▶ _LISTING_:

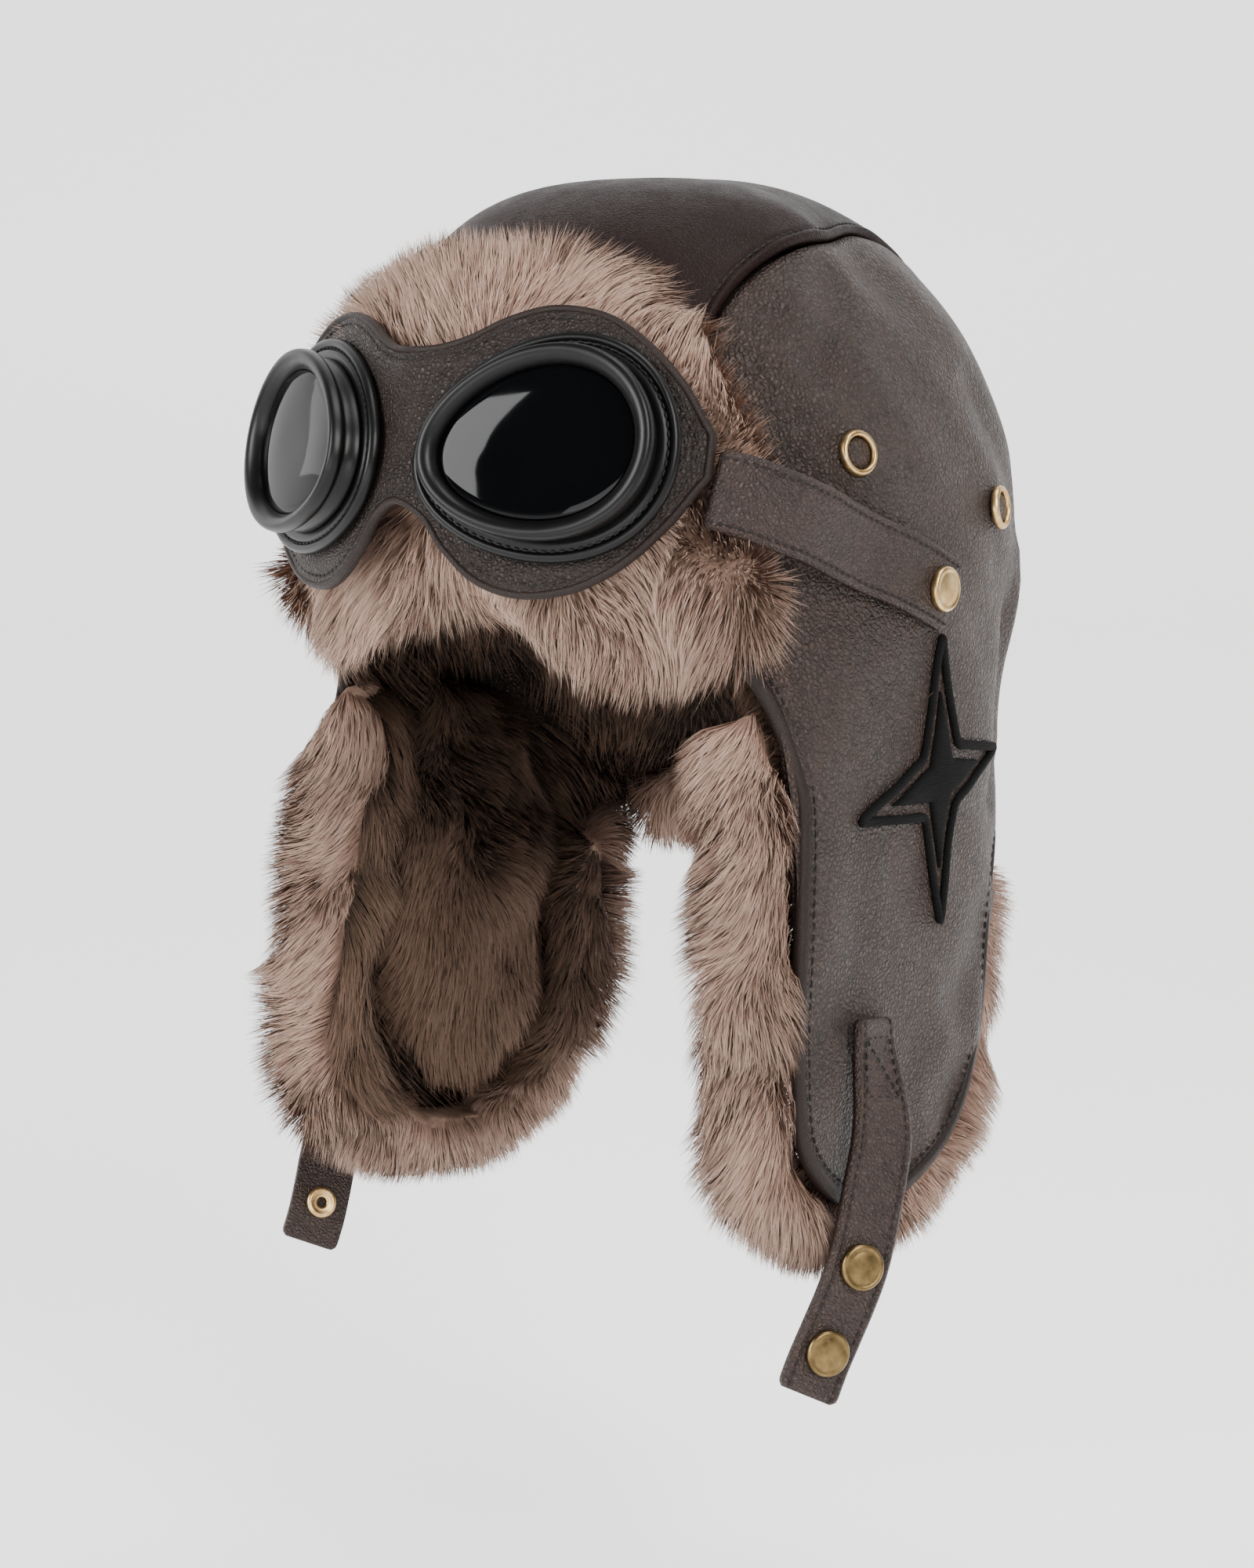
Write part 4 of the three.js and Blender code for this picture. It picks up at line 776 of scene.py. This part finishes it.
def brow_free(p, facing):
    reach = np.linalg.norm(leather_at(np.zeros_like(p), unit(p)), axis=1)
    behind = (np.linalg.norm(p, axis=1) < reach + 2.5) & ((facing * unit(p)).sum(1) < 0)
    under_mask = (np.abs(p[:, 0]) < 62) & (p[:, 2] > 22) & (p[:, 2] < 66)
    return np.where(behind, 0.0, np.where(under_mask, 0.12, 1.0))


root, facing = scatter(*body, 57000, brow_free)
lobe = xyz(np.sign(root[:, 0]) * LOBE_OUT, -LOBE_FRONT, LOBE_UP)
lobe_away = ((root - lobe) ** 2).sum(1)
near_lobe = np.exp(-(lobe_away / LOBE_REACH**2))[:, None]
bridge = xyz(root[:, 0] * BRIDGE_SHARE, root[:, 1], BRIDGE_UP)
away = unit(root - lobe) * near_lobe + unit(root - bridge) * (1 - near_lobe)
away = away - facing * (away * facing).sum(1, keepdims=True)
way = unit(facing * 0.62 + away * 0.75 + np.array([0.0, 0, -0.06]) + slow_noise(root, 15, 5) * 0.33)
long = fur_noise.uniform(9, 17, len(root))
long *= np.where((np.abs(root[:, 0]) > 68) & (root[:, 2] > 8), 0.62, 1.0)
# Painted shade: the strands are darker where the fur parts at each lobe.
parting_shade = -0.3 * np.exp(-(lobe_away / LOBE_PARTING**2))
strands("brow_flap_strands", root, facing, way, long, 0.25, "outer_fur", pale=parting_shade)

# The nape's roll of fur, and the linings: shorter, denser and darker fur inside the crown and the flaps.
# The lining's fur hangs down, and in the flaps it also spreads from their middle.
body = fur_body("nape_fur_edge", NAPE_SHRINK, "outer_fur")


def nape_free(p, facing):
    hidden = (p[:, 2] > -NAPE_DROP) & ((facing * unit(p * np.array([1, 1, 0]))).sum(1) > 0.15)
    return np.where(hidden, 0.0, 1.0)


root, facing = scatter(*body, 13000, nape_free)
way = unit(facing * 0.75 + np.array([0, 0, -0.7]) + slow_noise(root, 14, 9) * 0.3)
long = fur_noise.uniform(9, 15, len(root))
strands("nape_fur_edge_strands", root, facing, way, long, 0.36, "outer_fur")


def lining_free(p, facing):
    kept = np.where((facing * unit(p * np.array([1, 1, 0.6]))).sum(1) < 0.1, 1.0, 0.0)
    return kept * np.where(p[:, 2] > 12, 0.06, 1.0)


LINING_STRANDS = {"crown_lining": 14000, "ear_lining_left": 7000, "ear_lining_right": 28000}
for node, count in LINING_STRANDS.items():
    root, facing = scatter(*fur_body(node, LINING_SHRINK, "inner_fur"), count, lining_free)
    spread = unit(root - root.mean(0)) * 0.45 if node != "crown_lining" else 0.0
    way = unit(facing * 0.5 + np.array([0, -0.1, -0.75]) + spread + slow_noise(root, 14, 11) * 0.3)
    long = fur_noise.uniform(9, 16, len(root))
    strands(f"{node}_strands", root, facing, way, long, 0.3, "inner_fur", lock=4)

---

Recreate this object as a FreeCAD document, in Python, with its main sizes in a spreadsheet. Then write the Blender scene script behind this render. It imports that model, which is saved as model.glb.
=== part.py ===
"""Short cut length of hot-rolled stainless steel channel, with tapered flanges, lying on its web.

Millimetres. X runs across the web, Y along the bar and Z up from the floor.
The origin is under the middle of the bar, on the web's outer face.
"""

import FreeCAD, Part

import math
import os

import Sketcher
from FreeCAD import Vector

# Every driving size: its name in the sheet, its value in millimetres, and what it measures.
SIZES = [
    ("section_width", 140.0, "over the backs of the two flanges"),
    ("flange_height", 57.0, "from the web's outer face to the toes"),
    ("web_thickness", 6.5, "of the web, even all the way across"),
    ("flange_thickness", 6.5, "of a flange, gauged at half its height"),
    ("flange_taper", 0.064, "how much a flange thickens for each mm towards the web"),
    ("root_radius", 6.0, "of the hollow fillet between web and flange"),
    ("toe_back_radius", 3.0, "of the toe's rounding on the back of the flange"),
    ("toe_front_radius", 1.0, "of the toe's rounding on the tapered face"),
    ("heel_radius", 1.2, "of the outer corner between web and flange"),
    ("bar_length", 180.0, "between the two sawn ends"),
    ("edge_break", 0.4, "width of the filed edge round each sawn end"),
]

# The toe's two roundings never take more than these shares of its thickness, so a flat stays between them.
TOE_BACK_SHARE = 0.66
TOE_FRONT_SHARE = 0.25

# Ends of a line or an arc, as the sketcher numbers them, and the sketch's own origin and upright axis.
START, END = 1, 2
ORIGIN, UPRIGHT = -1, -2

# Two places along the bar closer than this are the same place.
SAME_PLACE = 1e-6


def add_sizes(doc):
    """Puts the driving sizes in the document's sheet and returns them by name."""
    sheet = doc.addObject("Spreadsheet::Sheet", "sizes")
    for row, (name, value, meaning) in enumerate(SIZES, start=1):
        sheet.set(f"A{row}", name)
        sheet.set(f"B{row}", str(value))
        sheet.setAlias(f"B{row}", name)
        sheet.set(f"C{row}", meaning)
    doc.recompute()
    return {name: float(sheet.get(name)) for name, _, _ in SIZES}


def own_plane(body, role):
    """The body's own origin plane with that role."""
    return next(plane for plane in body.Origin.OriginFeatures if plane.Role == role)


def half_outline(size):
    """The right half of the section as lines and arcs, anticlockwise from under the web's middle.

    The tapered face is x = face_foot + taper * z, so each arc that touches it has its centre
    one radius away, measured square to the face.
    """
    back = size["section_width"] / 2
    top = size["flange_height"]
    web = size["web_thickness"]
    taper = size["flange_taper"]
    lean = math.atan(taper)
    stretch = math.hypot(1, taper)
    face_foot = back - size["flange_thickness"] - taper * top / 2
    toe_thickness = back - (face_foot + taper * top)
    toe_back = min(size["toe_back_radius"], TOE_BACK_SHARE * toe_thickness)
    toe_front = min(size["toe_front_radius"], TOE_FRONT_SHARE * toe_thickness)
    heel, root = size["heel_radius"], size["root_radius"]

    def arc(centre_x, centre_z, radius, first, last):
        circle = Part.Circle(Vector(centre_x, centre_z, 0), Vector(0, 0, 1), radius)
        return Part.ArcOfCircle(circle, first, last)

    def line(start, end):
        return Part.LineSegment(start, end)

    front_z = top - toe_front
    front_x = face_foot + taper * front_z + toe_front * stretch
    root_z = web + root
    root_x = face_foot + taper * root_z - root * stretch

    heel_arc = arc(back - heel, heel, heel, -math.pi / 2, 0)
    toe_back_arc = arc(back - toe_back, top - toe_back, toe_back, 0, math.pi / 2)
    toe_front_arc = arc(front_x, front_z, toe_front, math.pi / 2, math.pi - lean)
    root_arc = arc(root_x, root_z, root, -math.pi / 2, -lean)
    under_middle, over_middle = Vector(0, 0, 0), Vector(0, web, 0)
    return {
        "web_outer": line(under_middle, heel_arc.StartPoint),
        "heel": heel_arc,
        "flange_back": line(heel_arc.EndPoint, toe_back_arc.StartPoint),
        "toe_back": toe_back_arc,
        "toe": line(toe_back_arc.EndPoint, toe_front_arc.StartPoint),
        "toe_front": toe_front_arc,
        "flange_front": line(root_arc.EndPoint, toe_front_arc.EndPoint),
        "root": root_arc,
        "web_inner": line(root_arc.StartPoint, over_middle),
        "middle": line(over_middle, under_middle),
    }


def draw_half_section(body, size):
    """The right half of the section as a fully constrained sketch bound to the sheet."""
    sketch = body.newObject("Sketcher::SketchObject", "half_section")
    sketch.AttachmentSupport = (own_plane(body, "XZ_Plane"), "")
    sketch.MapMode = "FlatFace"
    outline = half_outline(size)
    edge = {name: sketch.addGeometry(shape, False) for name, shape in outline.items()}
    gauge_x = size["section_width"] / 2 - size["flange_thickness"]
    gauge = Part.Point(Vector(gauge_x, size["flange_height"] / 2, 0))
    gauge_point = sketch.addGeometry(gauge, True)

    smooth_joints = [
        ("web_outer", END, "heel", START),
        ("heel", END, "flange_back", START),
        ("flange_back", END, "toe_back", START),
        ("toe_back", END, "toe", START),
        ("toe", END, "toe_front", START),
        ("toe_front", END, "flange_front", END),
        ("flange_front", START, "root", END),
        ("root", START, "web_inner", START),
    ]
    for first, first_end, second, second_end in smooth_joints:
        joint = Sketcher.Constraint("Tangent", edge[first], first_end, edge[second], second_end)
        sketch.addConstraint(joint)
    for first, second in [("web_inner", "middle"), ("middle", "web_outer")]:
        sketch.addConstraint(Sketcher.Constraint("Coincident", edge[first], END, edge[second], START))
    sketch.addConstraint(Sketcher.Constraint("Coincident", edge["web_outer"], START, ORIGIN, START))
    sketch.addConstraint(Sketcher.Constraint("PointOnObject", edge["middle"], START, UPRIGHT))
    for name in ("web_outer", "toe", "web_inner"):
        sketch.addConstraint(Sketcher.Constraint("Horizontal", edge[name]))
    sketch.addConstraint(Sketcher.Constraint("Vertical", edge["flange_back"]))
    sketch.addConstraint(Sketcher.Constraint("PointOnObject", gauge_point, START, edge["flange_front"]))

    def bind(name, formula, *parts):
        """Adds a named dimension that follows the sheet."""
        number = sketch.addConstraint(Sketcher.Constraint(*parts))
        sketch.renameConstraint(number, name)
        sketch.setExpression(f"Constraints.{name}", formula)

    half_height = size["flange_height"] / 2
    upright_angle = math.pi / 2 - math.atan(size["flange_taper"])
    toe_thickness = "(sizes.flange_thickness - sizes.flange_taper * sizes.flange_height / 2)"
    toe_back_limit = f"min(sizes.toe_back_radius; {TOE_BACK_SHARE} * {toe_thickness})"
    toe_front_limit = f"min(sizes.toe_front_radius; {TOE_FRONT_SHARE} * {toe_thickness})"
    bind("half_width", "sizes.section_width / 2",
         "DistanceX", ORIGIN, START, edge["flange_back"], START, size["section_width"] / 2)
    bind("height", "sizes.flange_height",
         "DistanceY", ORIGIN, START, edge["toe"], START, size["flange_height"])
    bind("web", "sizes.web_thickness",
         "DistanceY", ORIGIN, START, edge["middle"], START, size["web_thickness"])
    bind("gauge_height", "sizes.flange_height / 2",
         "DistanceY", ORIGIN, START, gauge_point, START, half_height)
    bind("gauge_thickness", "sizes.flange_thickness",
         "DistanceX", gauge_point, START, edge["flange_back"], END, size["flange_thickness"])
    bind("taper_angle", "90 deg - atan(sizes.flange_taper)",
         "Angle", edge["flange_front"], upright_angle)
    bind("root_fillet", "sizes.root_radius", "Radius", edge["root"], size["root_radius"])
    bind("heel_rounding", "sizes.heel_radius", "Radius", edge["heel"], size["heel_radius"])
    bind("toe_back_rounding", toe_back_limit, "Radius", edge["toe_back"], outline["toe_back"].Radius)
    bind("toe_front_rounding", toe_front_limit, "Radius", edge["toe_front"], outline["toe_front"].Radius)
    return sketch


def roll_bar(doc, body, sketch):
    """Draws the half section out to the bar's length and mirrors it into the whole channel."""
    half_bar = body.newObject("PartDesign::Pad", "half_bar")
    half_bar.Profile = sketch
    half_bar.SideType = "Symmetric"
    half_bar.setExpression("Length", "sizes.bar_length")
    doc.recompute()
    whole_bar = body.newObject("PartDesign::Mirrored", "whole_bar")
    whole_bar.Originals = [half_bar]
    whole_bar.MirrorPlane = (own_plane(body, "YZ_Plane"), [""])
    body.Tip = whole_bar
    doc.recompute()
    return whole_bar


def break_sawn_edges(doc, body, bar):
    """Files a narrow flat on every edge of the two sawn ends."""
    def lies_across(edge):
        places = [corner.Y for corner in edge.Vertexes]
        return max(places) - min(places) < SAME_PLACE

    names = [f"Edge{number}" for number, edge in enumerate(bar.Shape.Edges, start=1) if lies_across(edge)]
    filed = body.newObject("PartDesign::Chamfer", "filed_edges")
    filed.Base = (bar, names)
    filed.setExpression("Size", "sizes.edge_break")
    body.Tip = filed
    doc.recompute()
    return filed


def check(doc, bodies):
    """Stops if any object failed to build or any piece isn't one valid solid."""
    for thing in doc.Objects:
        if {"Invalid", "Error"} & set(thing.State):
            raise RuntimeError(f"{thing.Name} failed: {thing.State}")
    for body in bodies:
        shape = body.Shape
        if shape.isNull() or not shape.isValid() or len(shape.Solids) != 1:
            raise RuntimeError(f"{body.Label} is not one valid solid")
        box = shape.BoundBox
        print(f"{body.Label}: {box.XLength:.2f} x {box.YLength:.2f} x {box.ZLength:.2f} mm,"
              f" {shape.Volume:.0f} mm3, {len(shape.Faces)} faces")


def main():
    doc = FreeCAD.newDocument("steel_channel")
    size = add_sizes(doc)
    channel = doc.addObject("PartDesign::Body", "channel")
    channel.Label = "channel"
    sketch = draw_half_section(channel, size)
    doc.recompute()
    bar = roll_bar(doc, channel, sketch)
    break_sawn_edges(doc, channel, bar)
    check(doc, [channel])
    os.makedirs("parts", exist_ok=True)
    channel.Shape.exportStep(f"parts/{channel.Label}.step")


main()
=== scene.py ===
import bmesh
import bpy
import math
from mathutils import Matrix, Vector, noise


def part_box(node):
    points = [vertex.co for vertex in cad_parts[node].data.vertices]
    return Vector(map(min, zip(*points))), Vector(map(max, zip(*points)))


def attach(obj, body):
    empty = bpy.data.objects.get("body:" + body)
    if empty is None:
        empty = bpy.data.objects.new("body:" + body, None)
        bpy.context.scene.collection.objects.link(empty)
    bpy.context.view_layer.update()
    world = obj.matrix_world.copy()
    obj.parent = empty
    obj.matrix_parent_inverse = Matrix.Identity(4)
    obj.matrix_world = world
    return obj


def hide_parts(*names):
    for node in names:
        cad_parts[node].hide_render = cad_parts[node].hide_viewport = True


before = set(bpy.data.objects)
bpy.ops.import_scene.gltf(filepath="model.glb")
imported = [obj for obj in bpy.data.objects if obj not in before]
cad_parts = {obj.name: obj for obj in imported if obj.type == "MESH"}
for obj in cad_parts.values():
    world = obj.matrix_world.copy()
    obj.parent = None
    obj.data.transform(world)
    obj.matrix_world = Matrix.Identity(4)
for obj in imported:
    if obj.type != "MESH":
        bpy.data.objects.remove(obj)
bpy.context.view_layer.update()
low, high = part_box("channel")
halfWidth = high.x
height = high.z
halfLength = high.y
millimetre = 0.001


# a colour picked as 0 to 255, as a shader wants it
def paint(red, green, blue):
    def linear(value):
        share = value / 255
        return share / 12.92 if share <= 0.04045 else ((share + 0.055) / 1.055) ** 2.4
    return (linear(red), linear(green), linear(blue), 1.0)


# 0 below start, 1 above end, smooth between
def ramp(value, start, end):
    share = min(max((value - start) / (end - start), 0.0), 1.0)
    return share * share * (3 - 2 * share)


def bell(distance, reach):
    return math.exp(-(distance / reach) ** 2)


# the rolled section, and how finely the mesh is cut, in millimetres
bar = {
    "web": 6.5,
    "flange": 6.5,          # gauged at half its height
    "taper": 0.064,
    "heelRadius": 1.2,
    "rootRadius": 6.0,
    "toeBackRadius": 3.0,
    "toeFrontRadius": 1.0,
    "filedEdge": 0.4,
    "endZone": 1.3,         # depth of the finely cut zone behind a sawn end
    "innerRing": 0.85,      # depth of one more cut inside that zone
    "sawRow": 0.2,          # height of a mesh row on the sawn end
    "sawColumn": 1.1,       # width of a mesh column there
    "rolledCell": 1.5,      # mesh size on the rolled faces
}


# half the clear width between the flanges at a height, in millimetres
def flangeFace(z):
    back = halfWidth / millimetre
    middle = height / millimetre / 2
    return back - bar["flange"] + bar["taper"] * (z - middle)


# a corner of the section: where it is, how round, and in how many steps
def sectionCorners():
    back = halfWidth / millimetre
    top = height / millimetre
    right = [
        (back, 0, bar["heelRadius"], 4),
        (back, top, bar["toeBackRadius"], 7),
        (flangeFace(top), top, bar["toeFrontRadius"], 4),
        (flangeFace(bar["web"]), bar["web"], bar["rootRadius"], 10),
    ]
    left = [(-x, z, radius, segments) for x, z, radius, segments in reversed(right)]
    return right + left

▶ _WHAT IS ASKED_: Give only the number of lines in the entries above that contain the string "Vector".

▶ _COMPLETE RESPONSE_: 6